Num artigo em forma de carta dirigida ao ministro Álvaro Santos Pereira, Miguel Sousa Tavares reincide no mau uso do verbo realizar. A frase é esta:
que você ainda não realizou bem onde está: num país chamado Portugal»
(Expresso, primeiro caderno, p. 7)
Deveria lá estar obviamente entendeu ou compreendeu, em lugar de "realizou", um «falso amigo» oriundo de uma tradução indevida do verbo inglês to realize, que significa perceber, compreender, entender.
Além do erro, recorrente, estranha-se a sua proveniência. Miguel Sousa Tavares é jornalista e escritor. Ou seja, alguém com obrigações acrescidas no bom uso da língua portuguesa.
P.S. - Apesar do evidente erro de simpatia, que é igualmente comum ao espanhol, o Grande Dicionário da Língua Portuguesa, da Porto Editora, já atesta o verbo «realizar» com o sentido de «perceber, compreender», e o Dicionário Priberam da Língua Portuguesa também refere para aquele verbo a aceção: «conceber de uma maneira nítida, como real; dar-se conta». Saliente-se, porém, que o facto de os dicionários registarem por vezes formas abastardadas, ortográfica ou semanticamente, como é o caso, não as cauciona necessariamente na perspetiva da norma culta.

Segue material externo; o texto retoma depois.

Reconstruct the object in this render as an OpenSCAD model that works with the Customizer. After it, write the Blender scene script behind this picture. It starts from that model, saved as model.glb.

Adenda (28 de fevereiro de 2012)
O mau uso do verbo realizar tende, de facto, a tornar-se moda, ainda por cima chancelado por alguns dos nossos melhores. Desta vez foi o jornalista, escritor e gestor cultural António Mega Ferreira que, na Revista do Expresso (25 de fevereiro de 2012), afirma: «Vivemos como se o corpo fosse eterno e de repente realizamos que o corpo não é um dado tão adquirido como sempre imaginamos» (p. 43). É bem certo que se trata de uma transcrição de uma entrevista e que a oralidade permite, por vezes, liberdades que na escrita rejeitamos, mas mesmo assim não se deixa de lamentar o que parece ser uma tendência.